See our chat models and embedding models pages for the available models and their capabilities.
Running Verba
docker-compose up -d brings up Verba (on port 8000), Weaviate, and the Tinfoil proxies that handle attested inference and embeddings. Open http://localhost:8000 in your browser.
Using Verba with Tinfoil
Document Import and Processing
Navigate to the “Import Data” section to upload individual files, import entire directories, or pull content from URLs. Verba supports PDF, DOCX, TXT, MD, and HTML files. Verba processes documents through an automated pipeline that extracts text, chunks content into smaller segments, generates embeddings, and stores vectors in Weaviate. The chunking step splits long documents into manageable pieces that can be retrieved without overwhelming the context window.

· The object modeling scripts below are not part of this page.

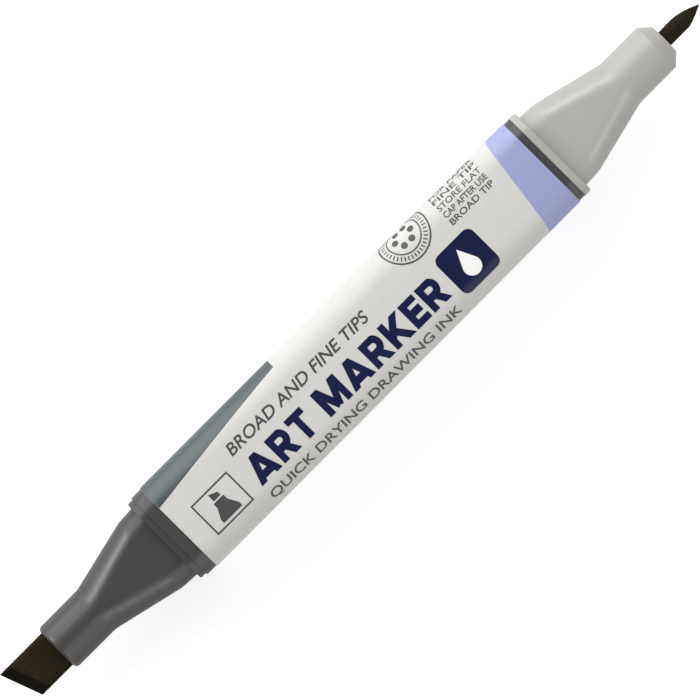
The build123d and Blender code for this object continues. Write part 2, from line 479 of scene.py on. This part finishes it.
def flat_mesh(name, curve):
    """The mesh of a flat curve or of a text."""
    source = link(bpy.data.objects.new(name + "_outline", curve))
    bpy.context.view_layer.update()
    graph = bpy.context.evaluated_depsgraph_get()
    mesh = bpy.data.meshes.new_from_object(source.evaluated_get(graph))
    bpy.data.objects.remove(source)
    return mesh


def print_piece(name, mesh, material, lift=INK_UP):
    """Wraps a flat mesh, drawn as x along and y around, onto the film as a thin closed print."""
    shape = bmesh.new()
    shape.from_mesh(mesh)
    bmesh.ops.remove_doubles(shape, verts=shape.verts, dist=WELD)
    around = [v.co.y for v in shape.verts]
    for line in bend_lines(min(around), max(around)):
        geometry = shape.verts[:] + shape.edges[:] + shape.faces[:]
        bmesh.ops.bisect_plane(
            shape, geom=geometry, dist=NEAR, plane_co=(0, line, 0), plane_no=(0, 1, 0)
        )
    raised = bmesh.ops.extrude_face_region(shape, geom=shape.faces[:], use_keep_orig=True)
    top = {v for v in raised["geom"] if isinstance(v, bmesh.types.BMVert)}
    for v in shape.verts:
        v.co = on_label(v.co.x, v.co.y, lift if v in top else -INK_DOWN)
    bmesh.ops.recalc_face_normals(shape, faces=shape.faces)
    wrapped = bpy.data.meshes.new(name)
    shape.to_mesh(wrapped)
    shape.free()
    shade_smooth(wrapped, radians(30), material)
    piece = link(bpy.data.objects.new(name, wrapped))
    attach(piece, BODY)


def printed_text(name, words, left, right, foot, cap_height, slant=0.0):
    """A line of thin grey capitals, stretched to run from left to right with its feet at foot."""
    curve = bpy.data.curves.new(name, "FONT")
    curve.body = words
    curve.size = 1.0
    curve.offset = 0.014             # makes the strokes a little heavier
    curve.shear = slant
    curve.resolution_u = 6
    mesh = flat_mesh(name, curve)
    xs = [v.co.x for v in mesh.vertices]
    ys = [v.co.y for v in mesh.vertices]
    start, base = min(xs), min(ys)
    stretch = (right - left) / (max(xs) - start)
    rise = cap_height / (max(ys) - base)
    for v in mesh.vertices:
        v.co.x = left + (v.co.x - start) * stretch
        v.co.y = foot + (v.co.y - base) * rise
    print_piece(name, mesh, grey)


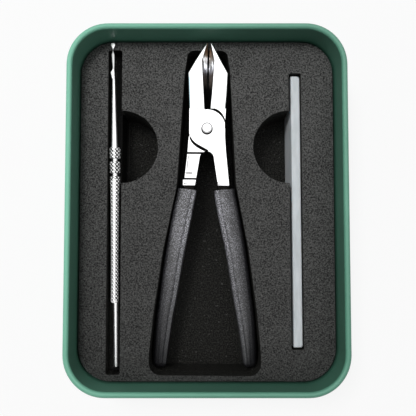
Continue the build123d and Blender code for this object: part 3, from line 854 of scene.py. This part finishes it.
def grip_section(width, shrink):
    """Corners of a grip's section from its inner edge: a rib, a groove and a crowned back."""
    high = GRIP_HALF_HEIGHT
    inner = GRIP_INNER_ROUND
    outer = GRIP_OUTER_ROUND
    back = high - GRIP_CROWN
    corners = arc_points((inner, high - inner), inner, 180.0, 90.0, 6)
    places = [GRIP_RIB + GRIP_GROOVE_WIDTH * step for step in (-2, -1, 0, 1, 2)]
    reach = width - outer - places[-1]
    places += [places[-1] + reach * step / 12 for step in range(1, 13)]
    for place in places:
        share = (place - inner) / (width - outer - inner)
        dip = GRIP_GROOVE_DEPTH * math.exp(-((place - GRIP_RIB) / GRIP_GROOVE_WIDTH) ** 2)
        corners.append((place, high - GRIP_CROWN * 0.55 * share ** 2 - dip))
    fall = corners[-1][1]
    corners += arc_points((width - outer, fall - outer), outer, 90.0, 0.0, 8)[1:]
    under = GRIP_UNDER_ROUND
    corners += arc_points((width - under, under - high), under, 0.0, -90.0, 5)
    corners += arc_points((inner, inner - high), inner, 270.0, 180.0, 4)
    middle = width / 2
    close_width = (width - 2.0 * shrink) / width
    close_height = (back - shrink) / back
    return [(middle + (x - middle) * close_width, z * close_height) for x, z in corners]


def rounding(radius, from_end):
    """How far a rounded end stands in at a distance from it."""
    if from_end >= radius:
        return 0.0
    return radius - math.sqrt(max(radius ** 2 - (radius - from_end) ** 2, 0.0))


def grip(side, name, body, node):
    """Moulded grip: a ribbed bar with a crowned back, a slanted top end and a rounded foot."""
    top_y = GRIP_STATIONS[0][0]
    end_y = GRIP_STATIONS[-1][0]
    inner_column = 3 if side > 0 else 1
    count = len(grip_section(8.0, 0.0))
    sections = {}

    def place(share, angle):
        # More rings near both ends, where the bar closes
        eased = share - math.sin(2.0 * math.pi * share) / (2.0 * math.pi) * GRIP_END_CROWDING
        along = top_y + (end_y - top_y) * eased
        inner = between(along, GRIP_STATIONS, inner_column)
        outer = between(along, GRIP_STATIONS, 2)
        from_top = top_y - along
        shrink = rounding(GRIP_TOP_ROUND, from_top) + rounding(GRIP_END_ROUND, along - end_y)
        key = round(share, 6)
        if key not in sections:
            sections[key] = grip_section(outer - inner, min(shrink, (outer - inner) / 2 - 0.2))
        width, level = sections[key][corner_of(angle, count)]
        slant = GRIP_TOP_SLANT * (outer - inner - width) * max(1.0 - from_top / GRIP_SLANT_REACH, 0.0)
        return on_nipper(side * (inner + width), along - slant, level)

    blank = turned_blank(count, GRIP_RINGS)
    # The "shine" attribute sets the coat's weight and carries painted sheen and shade in the colour: bright along
    # the rib, darker in the groove and towards the outer side and the foot
    layer = blank.verts.layers.float.new("shine")
    full_width = GRIP_STATIONS[2][2] - GRIP_STATIONS[2][inner_column]
    flat = grip_section(full_width, 0.0)
    fade = GRIP_FADE_RIGHT if side > 0 else GRIP_FADE_LEFT
    for vertex in blank.verts:
        width = flat[corner_of(math.atan2(vertex.co.y, vertex.co.x), count)][0]
        from_rib = max(width - GRIP_RIB, 0.0) / (full_width - GRIP_RIB)
        down = vertex.co.z
        # Painted shade in the rib's groove, broken into dashes
        broken = 0.5 + 0.5 * math.sin(down * GRIP_SHADE_BREAKS[0]) * math.sin(down * GRIP_SHADE_BREAKS[1])
        groove_shade = GRIP_GROOVE_SHADE * broken * math.exp(-((width - GRIP_RIB) / GRIP_GROOVE_WIDTH) ** 2)
        # Painted sheen: the right back's shine falls off evenly from its rib, and the left one's sooner towards
        # its foot
        falls = 0.9 if side > 0 else 3.5 - 2.7 * down
        across_shine = 1.0 if width < GRIP_RIB else GRIP_BACK_SHINE * (1.0 - from_rib ** falls)
        # Painted fade towards the foot
        end = min((1.0 - down) / fade, 1.0) ** 1.4
        vertex[layer] = across_shine * (1.0 - groove_shade) * end
    finish_piece(shape(blank, place), name, body, "grip", [node], SHARP_GRIP)


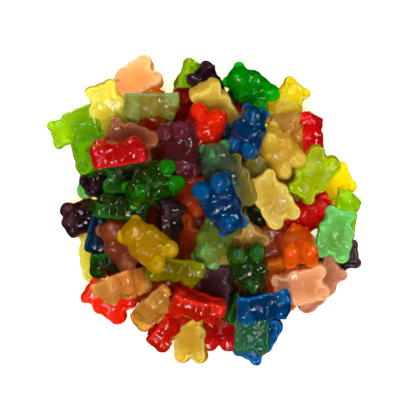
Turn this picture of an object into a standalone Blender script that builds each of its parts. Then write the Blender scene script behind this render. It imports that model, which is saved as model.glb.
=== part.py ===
"""A loose heap of gummy bears on a flat surface, about 112 mm across and 40 mm high.

The heap is one solid out to its uneven outline: every bear that lies at the outside is there as a lump of
its true form, over a filled core, and the underside is cut flat where the heap rests.
X is to the right, Y away from the viewer, Z up, and the origin is at the middle of the underside.
"""

import math

import bmesh
import bpy
import numpy as np
from mathutils import Matrix, Vector, noise

MM = 0.001
NAME = "gummy_bear_heap"

# One bear, in mm. It stands on its flat back at z = 0, head towards +Y, belly up.
# A lobe is (centre, radii, goes down to the flat back). Lobes off the middle line come in pairs.
LOBES = {
    "belly": ((0.0, -1.2, 3.8), (6.4, 7.0, 4.8), True),
    "chest": ((0.0, 2.4, 3.8), (6.1, 4.4, 4.3), True),
    "head": ((0.0, 6.0, 3.8), (5.2, 4.4, 4.5), True),
    "snout": ((0.0, 5.8, 7.3), (2.6, 2.1, 2.1), False),
    "ear": ((3.5, 8.5, 2.9), (2.3, 2.2, 2.3), True),
    "shoulder": ((4.1, 1.7, 3.2), (2.7, 3.1, 3.6), True),
    "paw": ((3.3, 0.9, 6.4), (2.6, 2.3, 2.1), False),
    "flank": ((3.9, -2.6, 3.2), (2.8, 4.2, 3.6), True),
    "hip": ((3.7, -6.4, 3.4), (3.2, 3.5, 3.8), True),
    "foot": ((3.4, -7.1, 6.3), (3.1, 3.1, 2.7), False),
}
MIDDLE = np.array((0.0, 0.0, 4.3))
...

You can customize these processing settings in the Verba UI. Chunk size determines segment size in tokens (roughly equivalent to words). 512 tokens works well for most use cases. Use 256 tokens for more precise retrieval of dense technical content, or 1024 tokens to capture larger concepts. Chunk overlap ensures important information isn’t lost at chunk boundaries. Setting this to around 20% of your chunk size creates a buffer where adjacent chunks share content. With 512-token chunks, a 100-token overlap means each chunk shares its last 100 tokens with the next chunk. Verba generates embeddings using Tinfoil’snomic-embed-text model within confidential computing enclaves. These embeddings are stored in Weaviate as a searchable vector database.